Mostly, the methods for achieving Q-switched fiber laser operation include active modulation and passive modulation. Compared with active Q-switched fiber laser, [11] passive Q-switched fiber lasers are more compact in structure, convenient in operation, and stable in any environment.[1214] Typically, SAs are preferable to generate pulsed laser because of their compact size, and they can be displayed in many forms.[15] Due to their nature of polarization independence, both SESAMs and carbon nanotubes have potential to generate vector pulses.[16, 17] However, SESAMs require complex and costly clean room-based fabrication systems, [18] and are inconvenient to achieve all-fiber setup. SWCNTs have significant advantages over SESAMs because they can be easier fabricated, have faster recovery time, and wider operation range of the wavelength, which makes them ideal SAs for realizing all-fiber Q-switched lasers.[10, 1821]

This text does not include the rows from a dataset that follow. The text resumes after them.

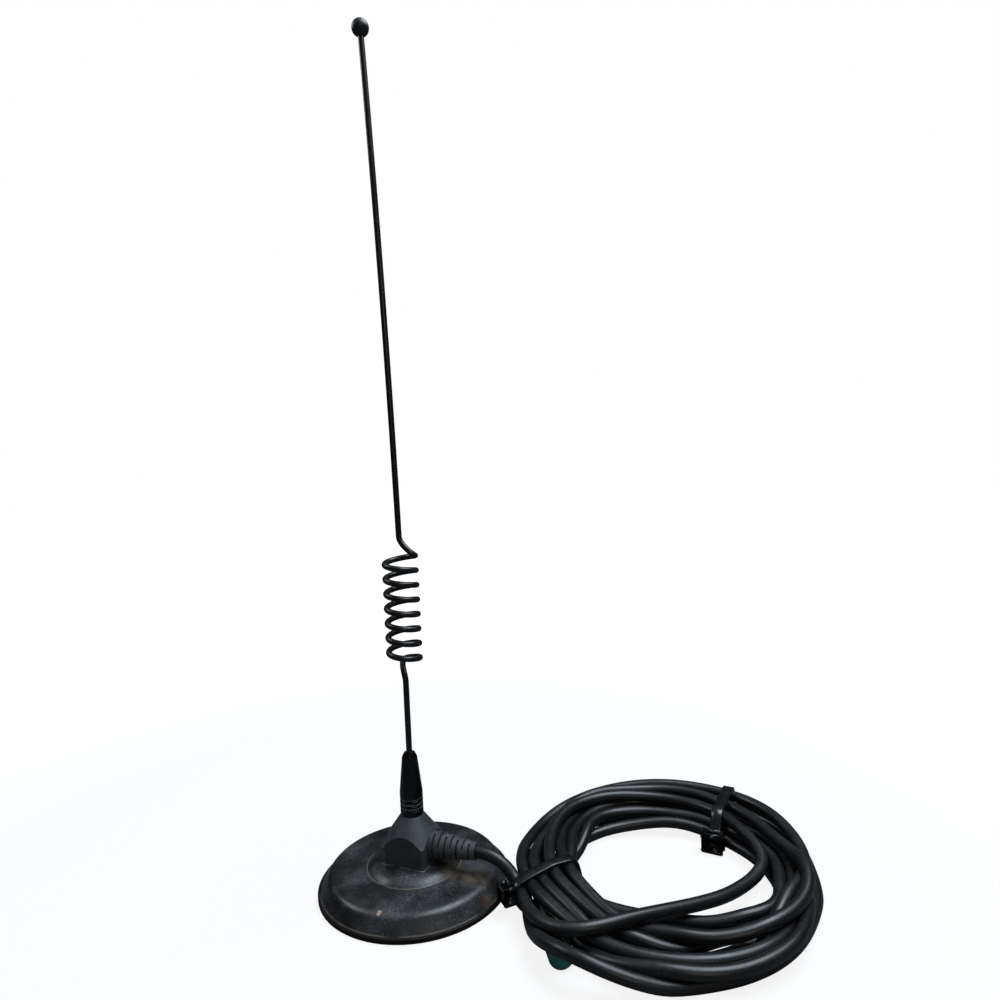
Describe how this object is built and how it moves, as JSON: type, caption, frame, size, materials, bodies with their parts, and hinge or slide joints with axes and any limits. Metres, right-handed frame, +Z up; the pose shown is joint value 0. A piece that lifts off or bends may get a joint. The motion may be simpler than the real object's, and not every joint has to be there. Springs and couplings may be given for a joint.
{
  "type": "magnetic mount antenna",
  "caption": "Whip antenna with a phasing coil on a magnetic base, its coaxial cable coiled and tied beside it.",
  "frame": {"origin": "centre of the base's underside, on the surface it stands on", "axes": "+Z up the mast, +X points where the cable leaves the housing"},
  "size_m": [0.198, 0.1399, 0.3535],
  "materials": {
    "boot": "moulded, matte",
    "shell": "black enamel, satin, dusty",
    "magnet": "sintered ferrite",
    "plate": "bright zinc",
    "stud": "turned",
    "insulation": "natural nylon",
    "tags": "tinned",
    "housing": "moulded, fine grained",
    "relief": "moulded, satin",
    "cable": "extruded jacket, satin",
    "copper": "bare copper",
    "seal": "moulded",
    "collar": "black, glossy",
    "insert": "turned",
    "whip": "black coating on spring steel",
    "ball": "polished, darkened",
    "tie": "moulded nylon, satin",
    "jack": "nickel plated",
    "cap": "soft, teal green"
  },
  "bodies": {
    "root": {"base_boot": "boot", "base_shell": "shell", "ring_magnet": "magnet", "pole_plate": "plate", "insulating_washer": "insulation", "mounting_stud": "stud", "earth_tag": "tags", "stud_bush": "insulation", "feed_tag": "tags", "stud_nut": "stud", "housing": "housing", "strain_relief": "relief", "cable_tail": "cable", "feed_wire": "copper", "braid_tail": "tags", "cable_lead": "cable", "cable_coil": "cable", "cable_end": "cable", "crimp_sleeve": "jack", "jack_body": "jack", "jack_insulator": "insulation", "socket_contact": "insert", "near_tie": "tie", "far_tie": "tie"},
    "seal": {"collar_seal": "seal"},
    "mast": {"collar": "collar", "collar_insert": "insert", "whip": "whip", "tip_ball": "ball"},
    "cap": {"jack_cap": "cap"}
  },
  "joints": [
    {"name": "mast_lift", "type": "slide", "parent": "root", "child": "seal", "axis": [0, 0, 1], "range_m": [0, 0.0063]},
    {"name": "mast_turn", "type": "hinge", "parent": "seal", "child": "mast", "pos_m": [0, 0, 0.0298], "axis": [0, 0, 1], "range_deg": [0, 3245]},
    {"name": "cap_pull", "type": "slide", "parent": "root", "child": "cap", "axis": [0.5195, -0.8545, 0], "range_m": [0, 0.0095]}
  ],
  "couplings": [
    {"joint": "mast_turn", "follows": "mast_lift", "rad_per_m": 8976}
  ]
}
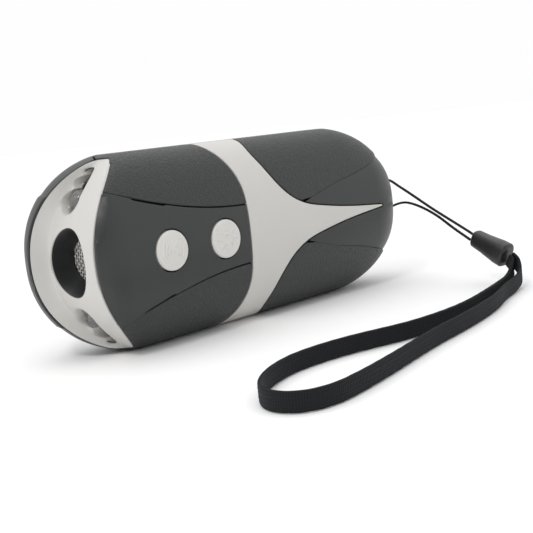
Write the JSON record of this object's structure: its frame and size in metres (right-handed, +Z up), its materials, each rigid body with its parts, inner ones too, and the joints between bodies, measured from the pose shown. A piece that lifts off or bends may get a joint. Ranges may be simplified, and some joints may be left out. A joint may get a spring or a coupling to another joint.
{
  "type": "hand-held electronic sound caller",
  "caption": "Capsule-shaped hand-held electronic sound caller with a horn mouth, front lamps, push buttons, a sliding battery cover and a wrist strap.",
  "frame": {"origin": "middle of the footprint of the body's box, which stands on one of its two long narrow edges", "axes": "+X along the body from the horn end to the strap end, -Y the button side, +Z up from one long narrow edge to the other"},
  "size_m": [0.1268, 0.0965, 0.0477],
  "materials": {
    "smooth_shell": "fine satin moulded plastic",
    "grained_grip": "moulded leather grain",
    "light_trim": "satin light grey plastic",
    "button": "satin light grey plastic with a shallow embossed sign",
    "horn_black": "matte black plastic",
    "steel": "plain steel",
    "lamp": "clear lamp resin",
    "lamp_reflector": "bright reflector plastic",
    "circuit": "green laminate",
    "component_black": "black component body",
    "battery_case": "plain dark battery jacket",
    "wire_red": "red wire",
    "wire_black": "black wire",
    "foam": "open foam",
    "rubber_black": "black rubber",
    "strap_string": "braided thin string",
    "strap_ribbon": "ribbed flat woven ribbon",
    "strap_slider": "smooth dark plastic"
  },
  "bodies": {
    "root": {"back_shell": "smooth_shell", "battery_block": "battery_case", "battery_snap": "component_black", "battery_wire_black": "wire_black", "battery_wire_red": "wire_red", "case_screw_1": "steel", "case_screw_2": "steel", "case_screw_3": "steel", "case_screw_4": "steel", "circuit_board": "circuit", "driver_chip": "component_black", "face_inlay": "light_trim", "face_shell": "smooth_shell", "front_grip_lower": "grained_grip", "front_grip_upper": "grained_grip", "front_panel": "smooth_shell", "horn_funnel": "horn_black", "lamp_lower": "lamp", "lamp_tray_lower": "lamp_reflector", "lamp_tray_upper": "lamp_reflector", "lamp_upper": "lamp", "light_switch": "steel", "nose_bezel": "light_trim", "rear_grip_lower": "grained_grip", "rear_grip_upper": "grained_grip", "rear_panel": "smooth_shell", "sound_switch": "steel", "step_up_transformer": "component_black", "storage_capacitor": "component_black", "strap_pin": "steel", "strap_ribbon": "strap_ribbon", "strap_slider": "strap_slider", "strap_string_lower": "strap_string", "strap_string_upper": "strap_string", "transducer_can": "steel", "transducer_gasket": "rubber_black", "transducer_mesh": "steel"},
    "sound_button": {"sound_button": "button", "sound_switch_plunger": "component_black"},
    "light_button": {"light_button": "button", "light_switch_plunger": "component_black"},
    "battery_cover": {"battery_cover": "smooth_shell", "battery_pad": "foam"}
  },
  "joints": [
    {"name": "sound_button_press", "type": "slide", "parent": "root", "child": "sound_button", "axis": [0, 1, 0], "range_m": [0, 0.001], "stiffness_N_per_m": 400},
    {"name": "light_button_press", "type": "slide", "parent": "root", "child": "light_button", "axis": [0, 1, 0], "range_m": [0, 0.001], "stiffness_N_per_m": 400},
    {"name": "battery_cover_slide", "type": "slide", "parent": "root", "child": "battery_cover", "axis": [1, 0, 0], "range_m": [0, 0.01]}
  ]
}
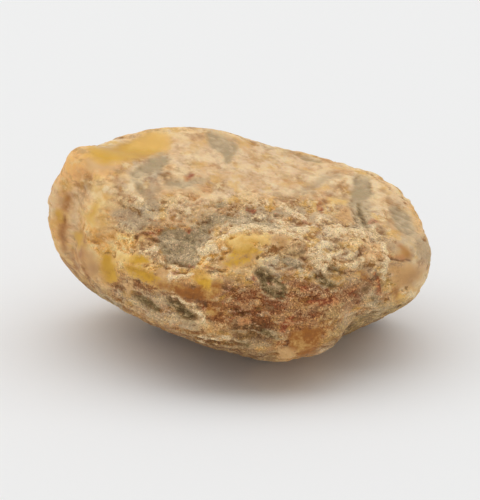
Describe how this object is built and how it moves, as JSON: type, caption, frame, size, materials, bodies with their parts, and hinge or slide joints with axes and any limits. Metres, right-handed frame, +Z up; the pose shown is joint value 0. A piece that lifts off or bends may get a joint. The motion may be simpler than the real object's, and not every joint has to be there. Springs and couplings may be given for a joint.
{
  "type": "raw amber piece",
  "caption": "Raw, unpolished lump of weathered amber, about the size of an egg: a rounded natural solid with worn faces, ridges and hollows, resting on a small flat.",
  "frame": {"origin": "under the middle of the nugget's box, on the surface it rests on", "axes": "+X along its length towards the lower, right-hand end, +Y from the viewer's side to the back, +Z up"},
  "size_m": [0.0648, 0.0492, 0.0346],
  "materials": {
    "weathered_amber": "opaque weathered amber: waxy honey and butterscotch windows between a sugary cream and rust crust and grey pits"
  },
  "bodies": {
    "root": {"amber_nugget": "weathered_amber"}
  },
  "joints": []
}
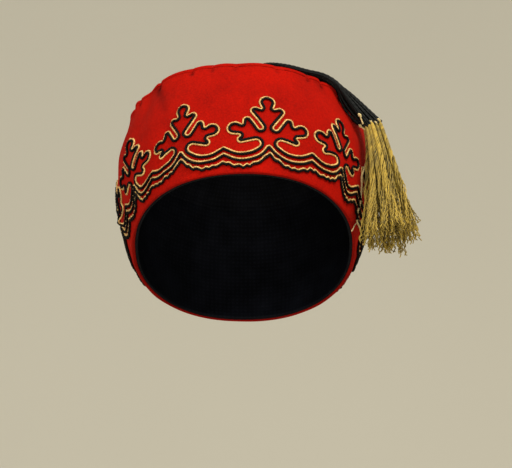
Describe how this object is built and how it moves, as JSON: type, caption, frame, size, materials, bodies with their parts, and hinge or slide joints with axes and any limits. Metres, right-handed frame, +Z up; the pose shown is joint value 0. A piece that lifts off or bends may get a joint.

Up to now, there have been many reported works on applications of SWCNT materials as SA to achieve mode locking.[10, 1924] However, there are only a few papers to obtain Q-switched pulse trains in the Yb-doped fiber lasers. Different from the parameters of fixed mode-locked fiber laser, [2426] the repetition rate of the Q-switched fiber laser is tunable by varying the pump power without pulse breaking. Unlike the repetition-rate-tunable mode-locked fiber laser with a distributed cavity length at different wavelengths, [27] the proposed Q-switched fiber laser offers a wider tunable range of repetition rate and exhibits a more flexible method for changing the repetition rate. In contrast to the mode-locked fiber laser based on SWCNTs generating picosecond and femtosecond pulses simultaneously, [28] the schematic layout of the Q-switched fiber laser is simpler, less expensive, and has higher single pulse energy.

In 2012, Yu et al. experimentally demonstrated a Q-switched Yb-doped double-cladding fiber laser based on SWCNTs, which was directly deposited on the core surface of the gain fiber, with a linear cavity and half space structure; a maximum output power of 1.3 W was obtained at the wavelength of 1070 nm, the pulse repetition rate was tuned from 9.1 kHz to 60 kHz with the shortest pulse width around 600 ns.[29] With an all-fiber ring cavity, Li et al. have proved that the SWCNT wall paper can act as a mode locker at a lower pump power and a Q-switcher at a higher pump power of 80 mW, the repetition rate increases from 30 kHz to 50 kHz and the pulse duration decreases from 2.7 μ s to 1.0 μ s with the increases of pump power, with the maximum output power of 988 μ W, corresponding pulse energy of 18.38 nJ.[21] Furthermore, Ahmad et al. performed a stable passive Q-switched YDFL operating at 1073 nm region by using SWCNT as SA, with the repetition rate ranging from 17.1 kHz to 23.6 kHz, pulse width from 3.11 μ s to 6.45 μ s, and maximum pulse energy of 4.4 nJ at the maximum pump power of 117.5 mW.[30]

In this work, a Q-switched YDFL in a simple all-fiber ring cavity is proposed and demonstrated, to the best of our knowledge, the highest single pulse energy of 40.6 nJ is obtained based on the SWCNT wall paper in the similar cavity of YDFL. The fabrication method of SWCNT wall paper is called electrical arc discharge technology, and the fabrication process is similar to the works in Refs. [19]– [21].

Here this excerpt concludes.